PROBLEM DESCRIPTION: Locate, in the data below, the line that contains "const object = new THREE.Group();" and the line that contains "if empty is"; reproduce exactly those two lines and every line between them, nothing more.
-.-.-
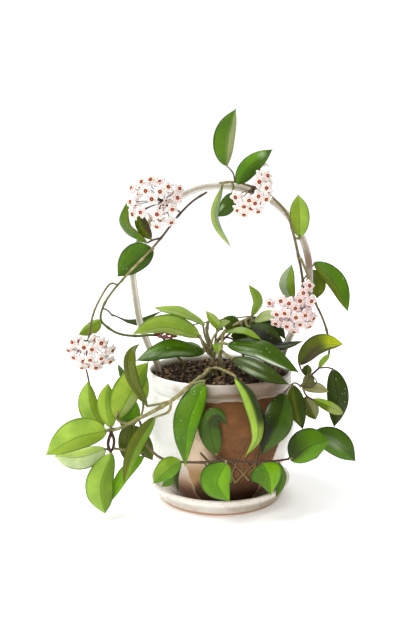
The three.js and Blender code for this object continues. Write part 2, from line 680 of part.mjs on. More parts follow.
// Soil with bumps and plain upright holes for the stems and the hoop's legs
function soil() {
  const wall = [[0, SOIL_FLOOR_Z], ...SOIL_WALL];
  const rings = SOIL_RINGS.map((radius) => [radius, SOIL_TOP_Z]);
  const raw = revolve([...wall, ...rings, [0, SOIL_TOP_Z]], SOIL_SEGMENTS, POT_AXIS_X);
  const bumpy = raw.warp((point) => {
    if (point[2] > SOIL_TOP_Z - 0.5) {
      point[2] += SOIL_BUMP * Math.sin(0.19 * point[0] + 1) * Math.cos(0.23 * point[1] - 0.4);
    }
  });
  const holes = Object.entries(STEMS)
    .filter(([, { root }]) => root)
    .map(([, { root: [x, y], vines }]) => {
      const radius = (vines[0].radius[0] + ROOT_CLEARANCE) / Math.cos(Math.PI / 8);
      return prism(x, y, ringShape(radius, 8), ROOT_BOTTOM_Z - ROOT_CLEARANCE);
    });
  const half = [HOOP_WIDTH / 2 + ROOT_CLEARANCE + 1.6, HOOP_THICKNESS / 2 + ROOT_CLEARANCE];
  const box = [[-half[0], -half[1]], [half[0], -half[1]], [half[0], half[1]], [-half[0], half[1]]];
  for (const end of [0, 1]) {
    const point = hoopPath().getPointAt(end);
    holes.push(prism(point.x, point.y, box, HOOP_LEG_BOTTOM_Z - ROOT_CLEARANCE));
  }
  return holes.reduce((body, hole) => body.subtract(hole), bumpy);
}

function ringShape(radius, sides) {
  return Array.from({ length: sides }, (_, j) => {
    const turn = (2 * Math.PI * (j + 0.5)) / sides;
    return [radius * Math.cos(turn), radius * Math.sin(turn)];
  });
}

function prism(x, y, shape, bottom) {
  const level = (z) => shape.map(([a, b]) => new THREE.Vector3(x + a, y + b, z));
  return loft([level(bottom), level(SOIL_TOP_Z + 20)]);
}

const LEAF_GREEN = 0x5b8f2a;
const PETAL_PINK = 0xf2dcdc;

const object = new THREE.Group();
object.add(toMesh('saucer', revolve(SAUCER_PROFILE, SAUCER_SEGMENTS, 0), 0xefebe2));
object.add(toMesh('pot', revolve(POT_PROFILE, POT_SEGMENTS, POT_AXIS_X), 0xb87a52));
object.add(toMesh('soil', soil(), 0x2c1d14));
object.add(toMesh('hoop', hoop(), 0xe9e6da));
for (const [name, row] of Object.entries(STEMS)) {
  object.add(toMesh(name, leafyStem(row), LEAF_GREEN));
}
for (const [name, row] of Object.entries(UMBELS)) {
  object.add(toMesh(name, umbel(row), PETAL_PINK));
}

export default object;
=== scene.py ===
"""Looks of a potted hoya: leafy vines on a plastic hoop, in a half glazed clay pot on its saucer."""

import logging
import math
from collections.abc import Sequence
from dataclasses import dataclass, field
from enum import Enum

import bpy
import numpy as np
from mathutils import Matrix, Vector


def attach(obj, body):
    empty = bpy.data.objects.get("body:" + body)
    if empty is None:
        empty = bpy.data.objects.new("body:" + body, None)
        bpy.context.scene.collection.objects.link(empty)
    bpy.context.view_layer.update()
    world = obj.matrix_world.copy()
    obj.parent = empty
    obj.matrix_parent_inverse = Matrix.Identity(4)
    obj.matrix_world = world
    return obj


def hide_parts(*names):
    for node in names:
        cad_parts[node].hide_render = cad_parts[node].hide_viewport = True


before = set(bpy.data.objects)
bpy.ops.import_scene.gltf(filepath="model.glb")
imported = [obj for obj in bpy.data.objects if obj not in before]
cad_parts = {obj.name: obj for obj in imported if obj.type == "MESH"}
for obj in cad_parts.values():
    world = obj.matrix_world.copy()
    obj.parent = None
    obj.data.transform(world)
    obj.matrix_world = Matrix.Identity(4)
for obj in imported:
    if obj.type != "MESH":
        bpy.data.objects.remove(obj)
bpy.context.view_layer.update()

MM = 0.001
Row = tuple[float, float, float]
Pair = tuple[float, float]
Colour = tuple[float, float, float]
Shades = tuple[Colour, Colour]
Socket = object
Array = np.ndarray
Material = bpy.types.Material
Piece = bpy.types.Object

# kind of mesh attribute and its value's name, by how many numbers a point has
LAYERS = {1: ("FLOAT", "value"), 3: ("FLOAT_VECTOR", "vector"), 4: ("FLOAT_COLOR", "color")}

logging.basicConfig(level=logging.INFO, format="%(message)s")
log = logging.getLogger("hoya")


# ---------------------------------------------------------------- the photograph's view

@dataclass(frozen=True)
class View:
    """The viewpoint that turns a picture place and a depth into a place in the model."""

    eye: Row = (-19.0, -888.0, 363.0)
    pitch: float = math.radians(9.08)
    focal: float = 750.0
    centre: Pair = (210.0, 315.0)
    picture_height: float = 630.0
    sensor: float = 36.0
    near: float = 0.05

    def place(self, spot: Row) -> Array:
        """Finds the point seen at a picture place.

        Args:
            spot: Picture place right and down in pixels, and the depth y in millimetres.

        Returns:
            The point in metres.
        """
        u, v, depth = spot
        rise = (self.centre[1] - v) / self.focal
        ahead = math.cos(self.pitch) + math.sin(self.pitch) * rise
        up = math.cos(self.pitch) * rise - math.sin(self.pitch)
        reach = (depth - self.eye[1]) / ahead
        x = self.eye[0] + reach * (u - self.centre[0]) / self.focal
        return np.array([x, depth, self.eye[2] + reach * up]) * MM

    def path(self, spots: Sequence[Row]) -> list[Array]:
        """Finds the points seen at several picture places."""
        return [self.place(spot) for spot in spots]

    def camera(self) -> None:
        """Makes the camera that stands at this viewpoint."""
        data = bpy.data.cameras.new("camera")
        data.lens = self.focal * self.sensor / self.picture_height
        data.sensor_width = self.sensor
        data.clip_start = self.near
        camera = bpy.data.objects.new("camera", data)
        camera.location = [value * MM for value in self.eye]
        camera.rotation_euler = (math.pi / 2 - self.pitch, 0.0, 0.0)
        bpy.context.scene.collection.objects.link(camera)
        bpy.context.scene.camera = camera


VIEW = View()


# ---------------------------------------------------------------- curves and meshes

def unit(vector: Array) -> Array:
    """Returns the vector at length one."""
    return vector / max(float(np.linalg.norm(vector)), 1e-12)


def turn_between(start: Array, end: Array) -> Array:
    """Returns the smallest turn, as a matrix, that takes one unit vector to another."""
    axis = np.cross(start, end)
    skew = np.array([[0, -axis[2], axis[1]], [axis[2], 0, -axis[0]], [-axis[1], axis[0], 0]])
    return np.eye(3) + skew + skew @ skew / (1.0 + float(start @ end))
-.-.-
RESULT BELOW:
const object = new THREE.Group();
object.add(toMesh('saucer', revolve(SAUCER_PROFILE, SAUCER_SEGMENTS, 0), 0xefebe2));
object.add(toMesh('pot', revolve(POT_PROFILE, POT_SEGMENTS, POT_AXIS_X), 0xb87a52));
object.add(toMesh('soil', soil(), 0x2c1d14));
object.add(toMesh('hoop', hoop(), 0xe9e6da));
for (const [name, row] of Object.entries(STEMS)) {
  object.add(toMesh(name, leafyStem(row), LEAF_GREEN));
}
for (const [name, row] of Object.entries(UMBELS)) {
  object.add(toMesh(name, umbel(row), PETAL_PINK));
}

export default object;
=== scene.py ===
"""Looks of a potted hoya: leafy vines on a plastic hoop, in a half glazed clay pot on its saucer."""

import logging
import math
from collections.abc import Sequence
from dataclasses import dataclass, field
from enum import Enum

import bpy
import numpy as np
from mathutils import Matrix, Vector


def attach(obj, body):
    empty = bpy.data.objects.get("body:" + body)
    if empty is None:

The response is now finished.